I remember a piece of advice a friend gave me regarding getting over someone when I was studying abroad in South Africa. We were sitting in a restaurant over Valentine’s Day weekend. There was a group of us and our plan was to rant about exes over drinks. I must have kept going on about my ex because my friend told me to, “just stop talking about her.” And by stopping talking about her, I’d forget her and the problems that came with it.
I think about that idea a lot: forgetting someone. If we stop talking to someone, does that mean they automatically disappear from their life? I’ll admit that that course of action helped in this particular instance. There were some bumps after that year, but I’ve since moved on.
The world doesn’t always make it easy.

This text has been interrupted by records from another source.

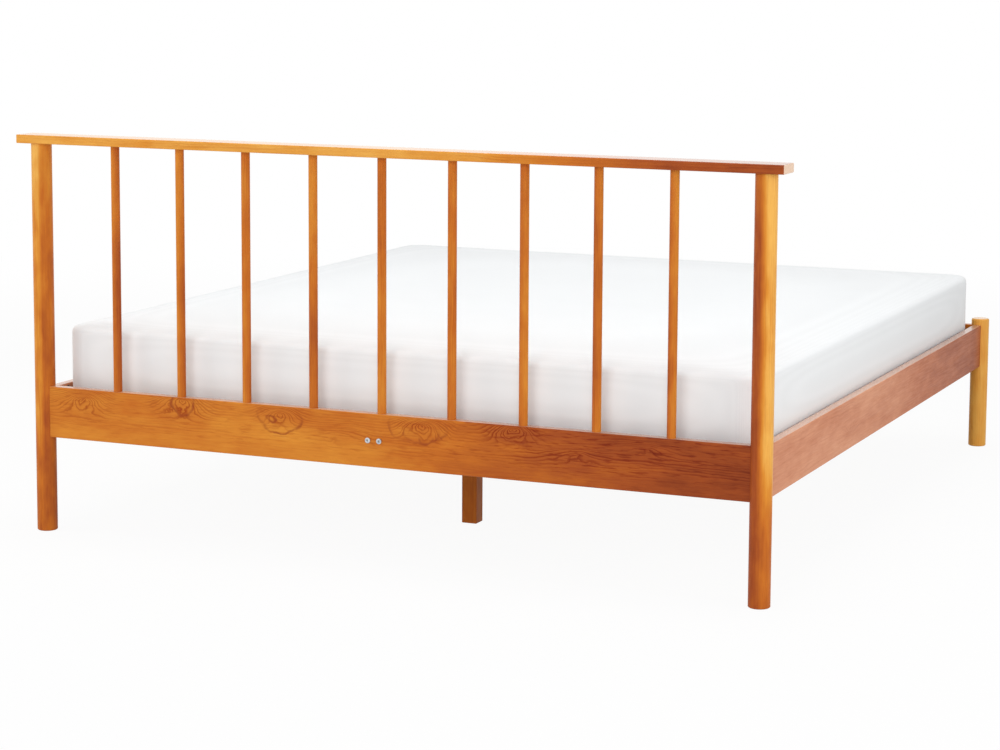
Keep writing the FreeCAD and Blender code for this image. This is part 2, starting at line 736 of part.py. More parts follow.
def write_parts():
    """Check every object, then write one file for each node."""
    doc.recompute()
    for thing in doc.Objects:
        faults = {"Invalid", "Error"} & set(thing.State)
        if faults:
            raise RuntimeError(f"{thing.Name} is {', '.join(faults)}")
    for piece in nodes:
        if piece.Shape.isNull() or not piece.Shape.isValid() or not piece.Shape.Solids:
            raise RuntimeError(f"{piece.Label} has no valid solid")
    os.makedirs("parts", exist_ok=True)
    for piece in nodes:
        piece.Shape.exportStep(f"parts/{piece.Label}.step")
        print(f"{piece.Label}: {len(piece.Shape.Solids)} solids,"
              f" {piece.Shape.Volume / 1000:.1f} cm3")


posts()
end_boards()
side_rails()
top_rail()
spindles()
centre_support()
slat_base()
mattress()
fittings()
write_parts()
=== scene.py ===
"""A wide spindle bed in stained pine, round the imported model: materials, mattress, studio and camera."""
import math
from functools import cached_property, reduce

import bmesh
import bpy
from mathutils import Matrix, Vector


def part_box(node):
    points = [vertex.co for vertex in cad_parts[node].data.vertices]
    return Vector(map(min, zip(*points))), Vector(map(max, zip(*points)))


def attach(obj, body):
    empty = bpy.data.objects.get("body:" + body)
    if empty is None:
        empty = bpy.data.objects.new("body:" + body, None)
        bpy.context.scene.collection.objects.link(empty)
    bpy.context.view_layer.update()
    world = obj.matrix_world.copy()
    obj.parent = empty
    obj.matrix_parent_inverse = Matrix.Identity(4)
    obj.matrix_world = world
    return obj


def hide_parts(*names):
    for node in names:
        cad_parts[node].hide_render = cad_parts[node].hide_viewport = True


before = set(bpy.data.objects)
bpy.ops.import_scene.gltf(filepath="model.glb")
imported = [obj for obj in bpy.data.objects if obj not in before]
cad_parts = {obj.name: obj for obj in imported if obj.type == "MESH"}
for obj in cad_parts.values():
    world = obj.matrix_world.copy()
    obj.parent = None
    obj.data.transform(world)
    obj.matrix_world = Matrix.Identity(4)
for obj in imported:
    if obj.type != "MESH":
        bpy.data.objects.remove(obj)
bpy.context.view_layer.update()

MM = 0.001
WHITE = (1.0, 1.0, 1.0, 1.0)
NOISE_GAIN = 2.6        # brings noise, which seldom leaves 0.5 by more than 0.38, to -1 to 1


# ---------------------------------------------------------------- node materials

def seen(red, green, blue):
    """A colour as it looks, 0 to 255 a channel, as the linear colour that a shader takes."""
    def linear(value):
        value /= 255.0
        return value / 12.92 if value <= 0.04045 else ((value + 0.055) / 1.055) ** 2.4
    return (linear(red), linear(green), linear(blue), 1.0)


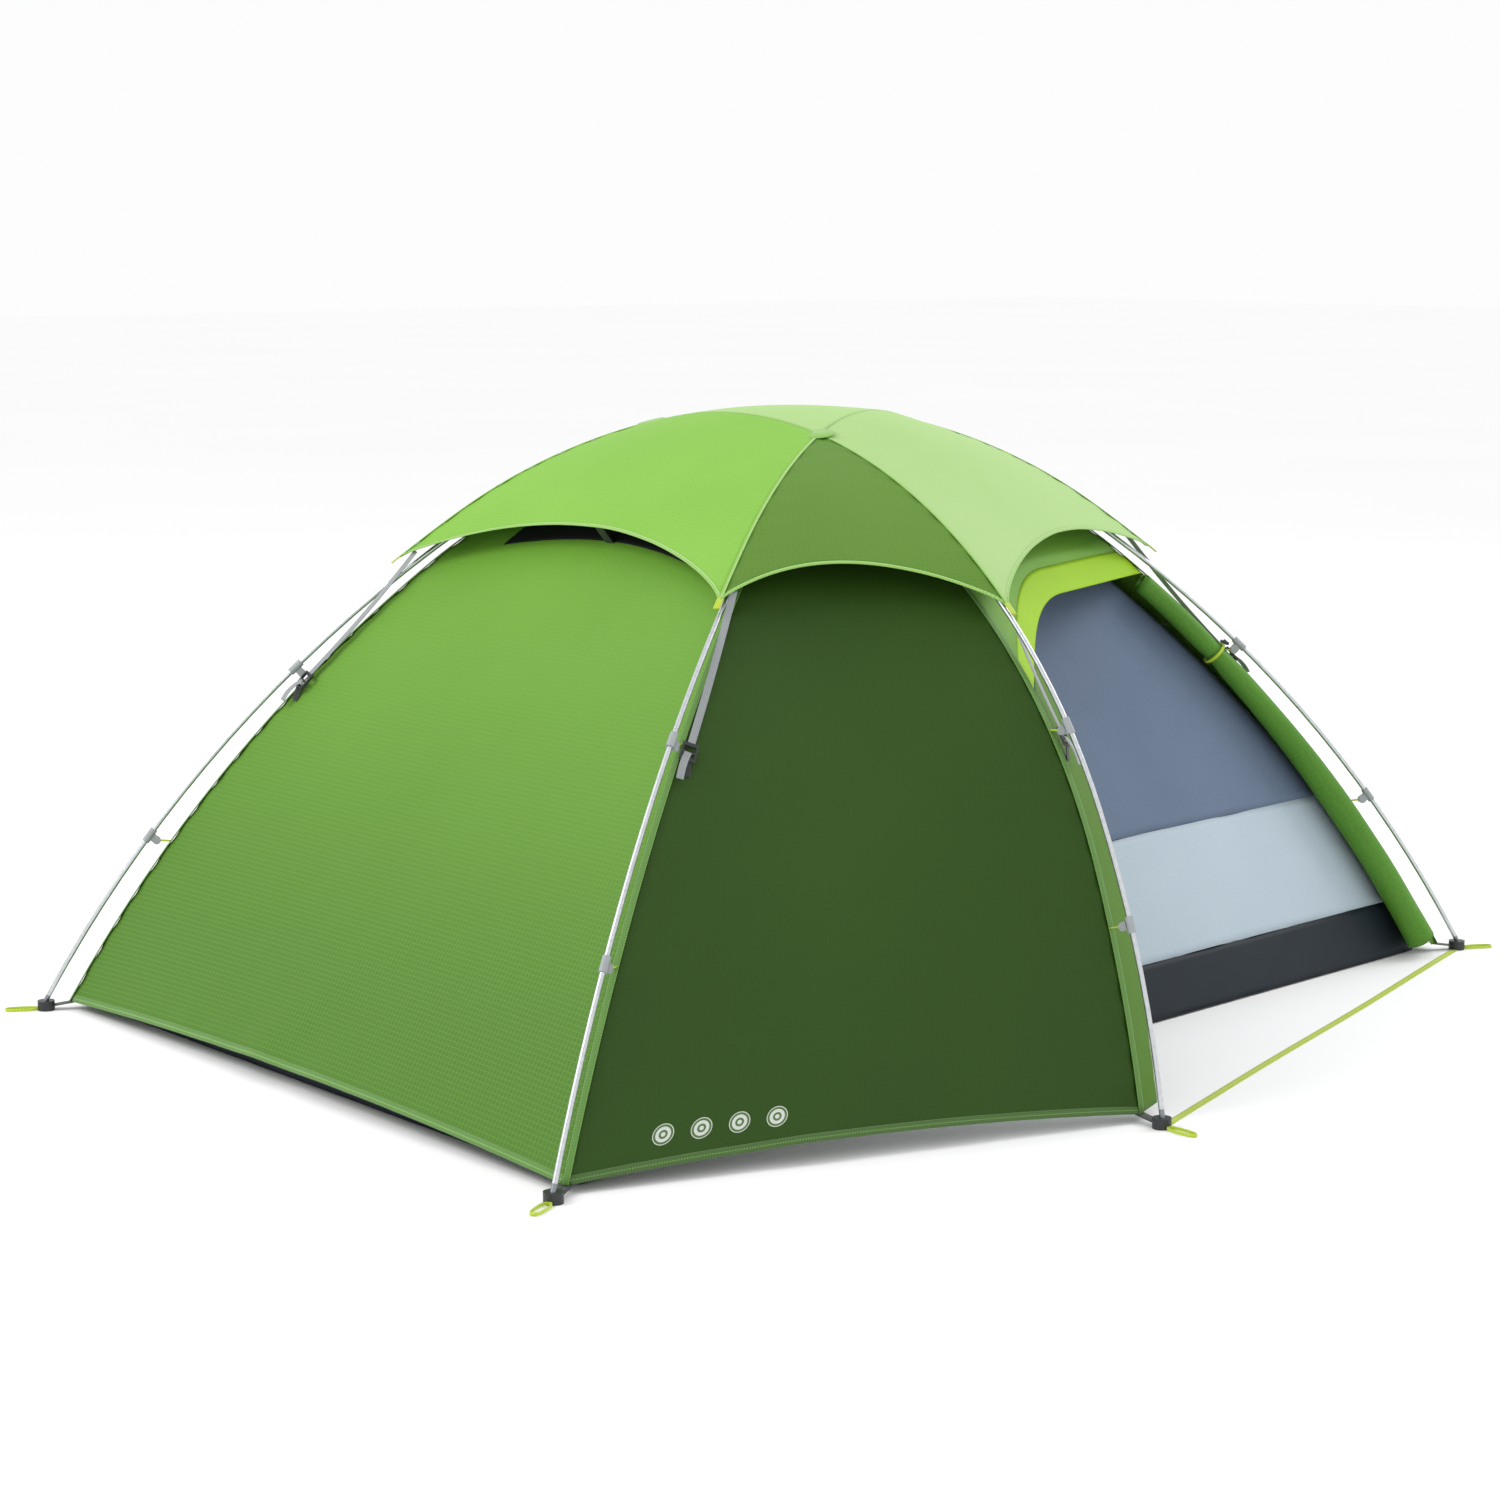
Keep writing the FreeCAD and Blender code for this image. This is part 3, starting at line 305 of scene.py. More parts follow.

I hate that Facebook feature, “On this day.” It doesn’t let the natural process of forgetting and resetting work itself out. I really don’t care what I wrote on someone’s wall eight years ago. If it meant a lot, I’d probably have a better remembrance of the thing.
I think there is a piece of each us that wants to be remembered by everyone we came into contact with. There’s a piece that hurts when someone can’t quite recall who you were.
I remember that I saw a kid I went to junior high with when I went to St John’s. We weren’t best friends, but we had a few classes together and played on the football team. Granted, I didn’t go to Forest Lake High School, but I thought he’d remember me. I went up to him and introduced myself. He didn’t recall who I was. it hurt. I thought I at least was a somewhat memorable character in junior high.
But I don’t blame him. I’m forgetting people that I went to elementary school, junior high, and high school with (and I assume it will only get worse as I get older). There is a part of me that regrets not being in close contact with my peers who knew me before I was 14. I was a pretty good kid back then, but it’s always better to have your memories validated by friends. But then again, If I met them today, I’m not sure what we would talk about. I think I’ve had a pretty different coming-of-age experience compared to the average person in my home town. And I also just feel like lots of things are different. (I suppose I’m not unique in that regard.)
Getting back to my original thought, why do we forget some people? Why do we remember others? There’s a few people I remember wistfully and wonder how they are now. But then I think that I probably wouldn’t connect with them very well anymore. There’s probably a reason we drifted apart and it’s not worthwhile to try and reconnect. (I think that’s different than meeting new people. I actually enjoy meeting new people.)
Maybe the way to keep remembering people is to keep those connections fresh. Keep making genuine efforts to make those relationships thrive. It does take two to keep a connection going, so I suppose it makes sense to dump something if one end isn’t working.
And then you think, “Will I be forgotten?” I mean, I probably will. But that piece of advice I read sometime ago, “People won’t remember what you did, but they’ll remember how you made them feel.” I’d like to think I’ve made people feel pretty good.
A song by the Traveling Wilburys just came up on my iTunes, “It’s Allright.” I love that song. It’s such a great refrain to sing to yourself. I think even if you’re forgotten, it’s all right. Make your mark. Go forward.
I was remembering the scene from "Sleepless in Seattle" where Tom Hanks' little boy was upset about forgetting what his dead mother looked like. Interesting and heartbreaking scene.